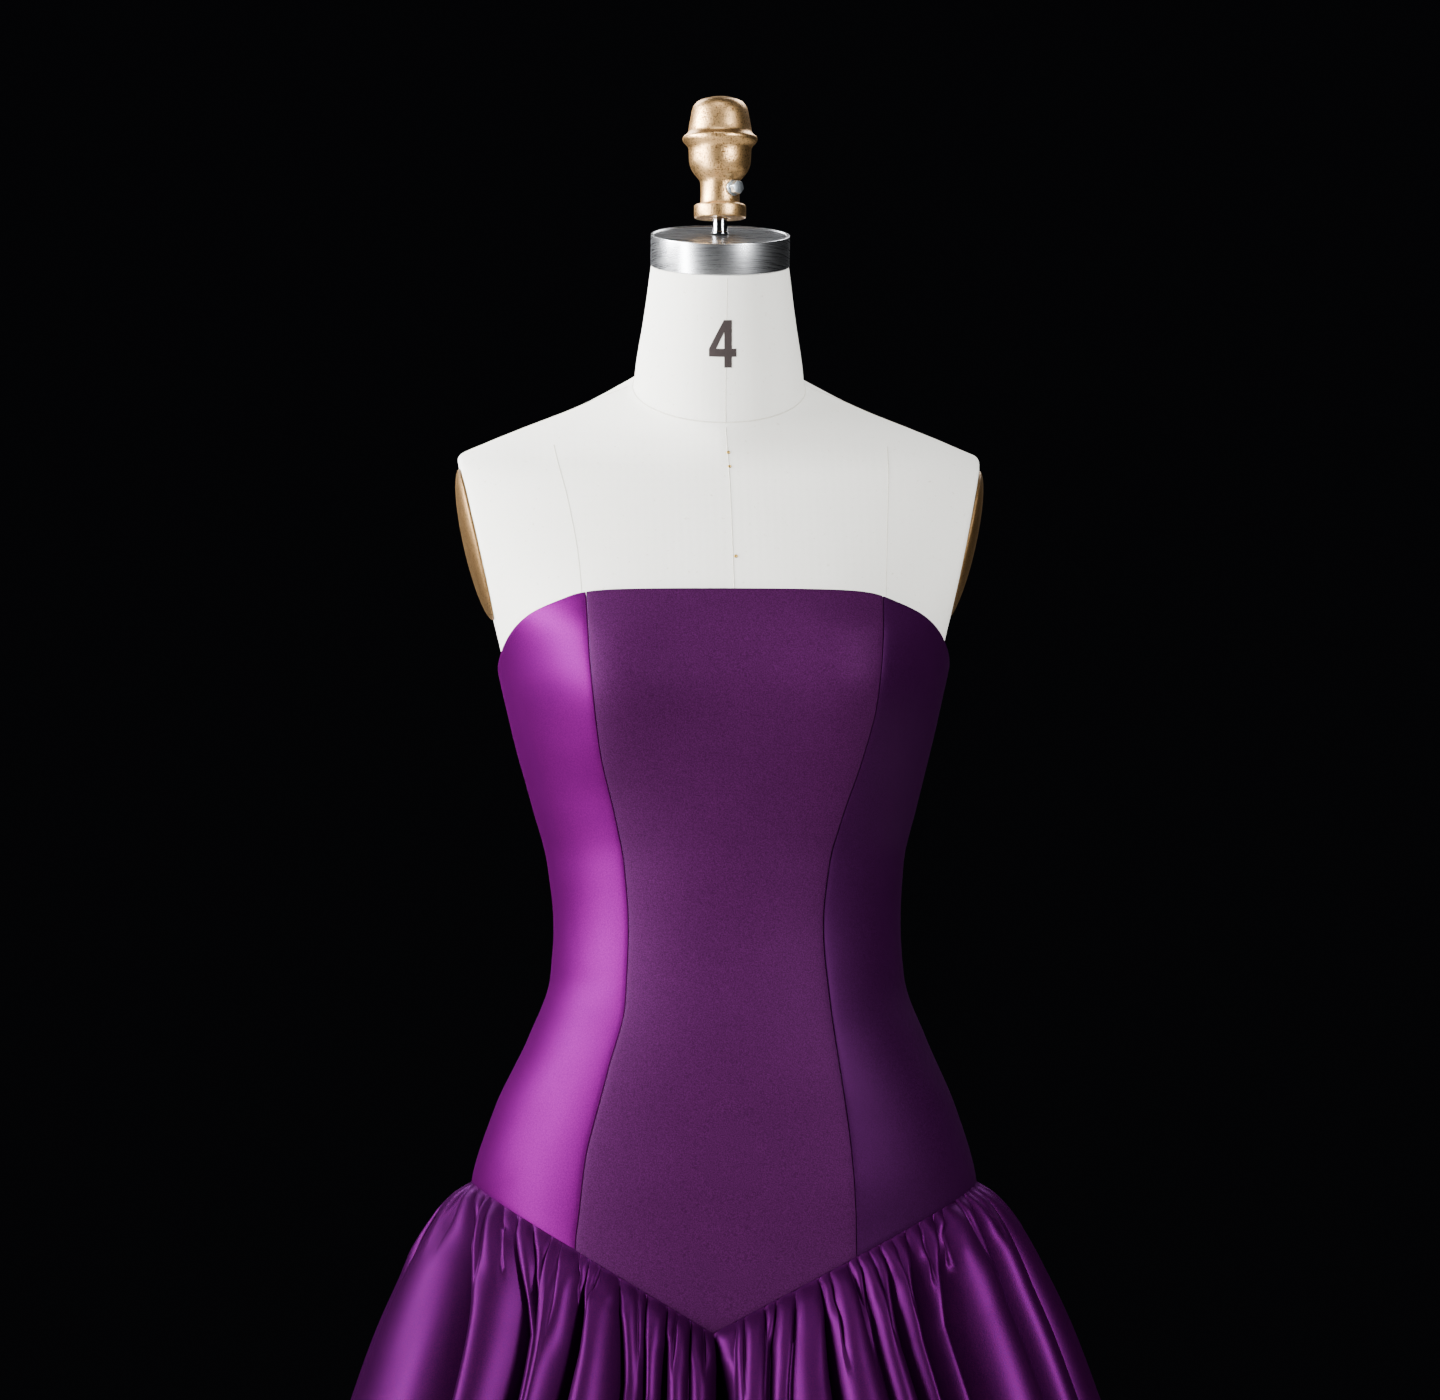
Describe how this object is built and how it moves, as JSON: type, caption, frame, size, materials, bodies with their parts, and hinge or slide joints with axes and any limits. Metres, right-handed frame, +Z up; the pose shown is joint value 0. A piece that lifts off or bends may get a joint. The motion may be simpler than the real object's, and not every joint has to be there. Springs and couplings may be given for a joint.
{
  "type": "a-line evening dress on a dress form",
  "caption": "Strapless satin evening dress with princess seams, a pointed dropped waist and a gathered floor-length skirt, worn by a limbless dress form on a round stand.",
  "frame": {"origin": "centre of the stand base's underside, on the floor", "axes": "+Z up, -Y towards the front of the dress, +X towards the wearer's left"},
  "size_m": [0.9911, 0.9512, 1.6281],
  "materials": {
    "violet_satin": "heavy lustrous satin",
    "natural_canvas": "plain woven canvas",
    "cast_bronze_paint": "metallic gold paint over cast metal",
    "brushed_steel": "brushed",
    "black_cast_iron": "satin enamel",
    "violet_lacquered_zip": "dyed to match the satin"
  },
  "bodies": {
    "dressed_form": {"bodice_front": "violet_satin", "bodice_side_front_left": "violet_satin", "bodice_side_front_right": "violet_satin", "bodice_side_back_left": "violet_satin", "bodice_side_back_right": "violet_satin", "bodice_back_left": "violet_satin", "bodice_back_right": "violet_satin", "skirt_front": "violet_satin", "skirt_back": "violet_satin", "form_torso": "natural_canvas", "arm_plate_left": "cast_bronze_paint", "arm_plate_right": "cast_bronze_paint", "knob": "cast_bronze_paint", "neck_cap": "brushed_steel", "neck_stem": "brushed_steel", "knob_screw": "brushed_steel", "form_flange": "brushed_steel", "stand_pole": "brushed_steel", "stand_socket": "black_cast_iron", "stand_base": "black_cast_iron", "zip_slider": "violet_lacquered_zip"},
    "zip_pull": {"zip_pull": "violet_lacquered_zip"}
  },
  "joints": [
    {"name": "pull_swing", "type": "hinge", "parent": "dressed_form", "child": "zip_pull", "pos_m": [0.002, 0.10758, 1.19969], "axis": [1, 0, 0], "range_deg": [-8, 150]}
  ]
}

# # #

- _What you are asked to do_: Print the whole listing exactly as it is.

- _Full response_:
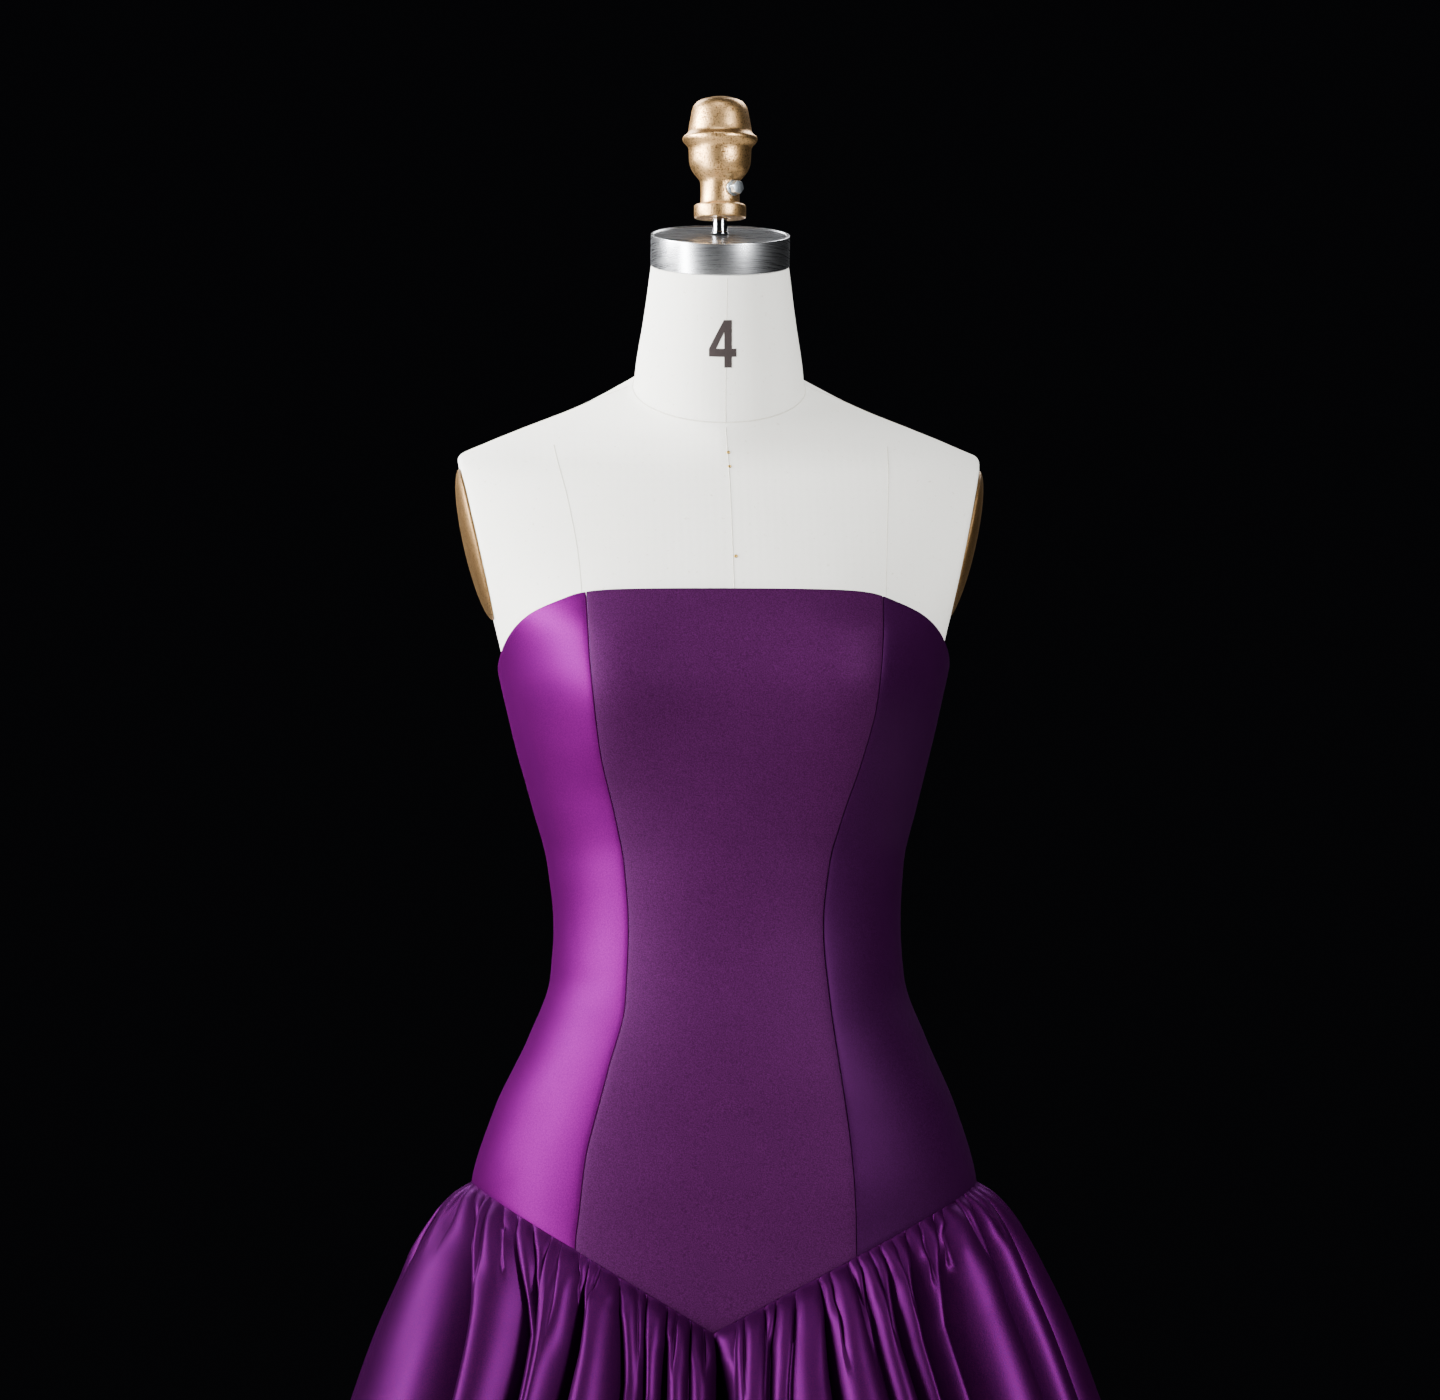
Describe how this object is built and how it moves, as JSON: type, caption, frame, size, materials, bodies with their parts, and hinge or slide joints with axes and any limits. Metres, right-handed frame, +Z up; the pose shown is joint value 0. A piece that lifts off or bends may get a joint. The motion may be simpler than the real object's, and not every joint has to be there. Springs and couplings may be given for a joint.
{
  "type": "a-line evening dress on a dress form",
  "caption": "Strapless satin evening dress with princess seams, a pointed dropped waist and a gathered floor-length skirt, worn by a limbless dress form on a round stand.",
  "frame": {"origin": "centre of the stand base's underside, on the floor", "axes": "+Z up, -Y towards the front of the dress, +X towards the wearer's left"},
  "size_m": [0.9911, 0.9512, 1.6281],
  "materials": {
    "violet_satin": "heavy lustrous satin",
    "natural_canvas": "plain woven canvas",
    "cast_bronze_paint": "metallic gold paint over cast metal",
    "brushed_steel": "brushed",
    "black_cast_iron": "satin enamel",
    "violet_lacquered_zip": "dyed to match the satin"
  },
  "bodies": {
    "dressed_form": {"bodice_front": "violet_satin", "bodice_side_front_left": "violet_satin", "bodice_side_front_right": "violet_satin", "bodice_side_back_left": "violet_satin", "bodice_side_back_right": "violet_satin", "bodice_back_left": "violet_satin", "bodice_back_right": "violet_satin", "skirt_front": "violet_satin", "skirt_back": "violet_satin", "form_torso": "natural_canvas", "arm_plate_left": "cast_bronze_paint", "arm_plate_right": "cast_bronze_paint", "knob": "cast_bronze_paint", "neck_cap": "brushed_steel", "neck_stem": "brushed_steel", "knob_screw": "brushed_steel", "form_flange": "brushed_steel", "stand_pole": "brushed_steel", "stand_socket": "black_cast_iron", "stand_base": "black_cast_iron", "zip_slider": "violet_lacquered_zip"},
    "zip_pull": {"zip_pull": "violet_lacquered_zip"}
  },
  "joints": [
    {"name": "pull_swing", "type": "hinge", "parent": "dressed_form", "child": "zip_pull", "pos_m": [0.002, 0.10758, 1.19969], "axis": [1, 0, 0], "range_deg": [-8, 150]}
  ]
}